Transactions on Large-Scale Data- and Knowledge-Centered Systems XXXIV

By Abdelkader Hameurlain, Josef Küng, Roland Wagner & Hendrik Decker

Transactions on Large-Scale Data- and Knowledge-Centered Systems XXXIV - Abdelkader Hameurlain, Josef Küng, Roland Wagner & Hendrik Decker
  • Release Date: 2017-10-06
  • Genre: Computers

Description

LNCS journal Transactions on Large-Scale Data- and Knowledge-Centered Systems focuses on data management, knowledge discovery, and knowledge processing, which are core and hot topics in computer science. Since the 1990s, the Internet has become the main driving force behind application development in all domains. An increase in the demand for resource sharing across different sites connected through networks has led to an evolution of data- and knowledge-management systems from centralized systems to decentralized systems enabling large-scale distributed applications providing high scalability. Current decentralized systems still focus on data and knowledge as their main resource. Feasibility of these systems relies basically on P2P (peer-to-peer) techniques and the support of agent systems with scaling and decentralized control.

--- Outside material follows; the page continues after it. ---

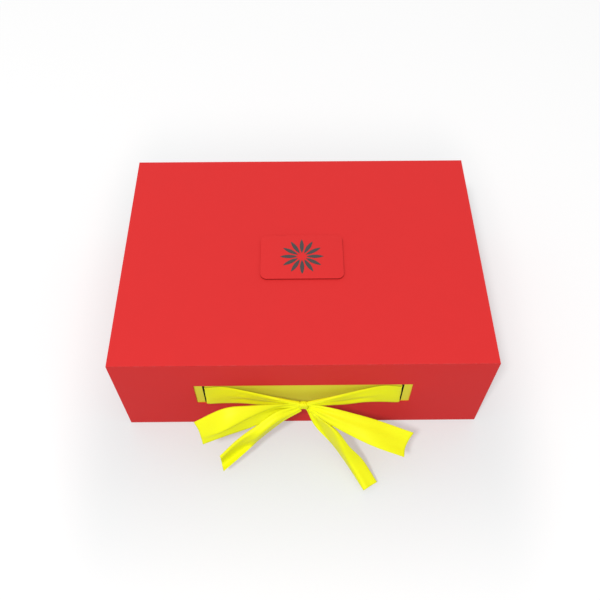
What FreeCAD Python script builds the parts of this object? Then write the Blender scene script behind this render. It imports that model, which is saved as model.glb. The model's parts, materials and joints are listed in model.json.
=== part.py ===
"""Collapsible gift box: wrapped board panels joined by mitred folds, with a ribbon tied in front.

X runs to the right, Y away from the front flap and Z up, in millimetres. The origin is the middle of
the base's underside. Each panel is a board core in a red wrap, with a yellow lining on its inner face.
"""
import FreeCAD, Part
import math
import os

V = FreeCAD.Vector

# Outside of the closed box
WIDTH = 360.0
DEPTH = 260.0
HEIGHT = 120.0

# Make-up of a panel
BOARD = 2.0
PAPER = 0.25
WALL = BOARD + 2 * PAPER
LINING_MARGIN = 2.0

# Clearances: between mitred fold faces, and between walls that slide past each other
FOLD_GAP = 0.1
SLIDE_GAP = 0.3
SEAT_GAP = 0.2

# The crease band above the rear wall lets the lid lie on the folded stack
STACK_ROOM = 0.3
BAND_THICKNESS = 0.5

# Front flap
FLOOR_GAP = 0.5
WINDOW_WIDTH = 211.0
WINDOW_HEIGHT = 36.5
WINDOW_BOTTOM = 44.5
WINDOW_BOARD = 0.75
SLIT_SPAN = 192.0
SLIT_WIDTH = 2.0
SLIT_SPARE = 3.0
SLIT_MIDDLE = 62.0
BINDING = 0.3
HINGE_STRIP = 1.2
HINGE_STRIP_START = 2.1
HINGE_STRIP_WIDTH = 1.3

# Magnets and corner tapes
MAGNET_RADIUS = 5.0
MAGNET_SPACING = 270.0
MAGNET_HEIGHT = 62.0
FRONT_MAGNET = 1.0
FLAP_MAGNET = 0.7
POCKET_GAP = 0.1
TAPE = 0.12
TAPE_MARGIN = 8.0
REAR_TAPE_WIDTH = 2.0

# Badge on the lid
BADGE_WIDTH = 83.0
BADGE_DEPTH = 55.0
BADGE_THICKNESS = 1.6
BADGE_CORNER = 6.5
BADGE_EDGE = 0.3
BADGE_MIDDLE_Y = -6.0
ADHESIVE = 0.2
ADHESIVE_MARGIN = 4.0
ROSETTE_RADIUS = 22.0
ROSETTE_HUB = 4.5
ROSETTE_PETALS = 12
PETAL_WIDTH = 4.2
FOIL = 0.15

# Ribbon
RIBBON_WIDTH = 30.0
RIBBON = 0.3
RIBBON_FOLD = 2.0
KNOT_WIDTH = 10.0
KNOT_HEIGHT = 9.0
KNOT_DEPTH = 7.0
KNOT_ROUND = 2.5
KNOT_FORWARD = 11.5
KNOT_LOWER = 1.6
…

Synergy between grids, P2P systems, and agent technologies is the key to data- and knowledge-centered systems in large-scale environments.
This volume, the34th issue of Transactions on Large-Scale Data- and Knowledge-Centered Systems, constitutes a special issue consisting of seven papers on the subject of Consistency and Inconsistency in Data-Centric Applications. The volume opens with an invited article on basic postulates for inconsistency measures. Three of the remaining six papers are revised, extended versions of papers presented at the First International Workshop on Consistency and Inconsistency, COIN 2016, held in conjunction with DEXA 2016 in Porto, Portugal, in September 2016. The other three papers were selected from submissions to a call for contributions to this edition. Each of the papers highlights a particular subtopic. However, all are concerned with logical inconsistencies that are either to be systematically avoided, or reasoned with consistently, i.e., without running the danger of an explosion of inferences.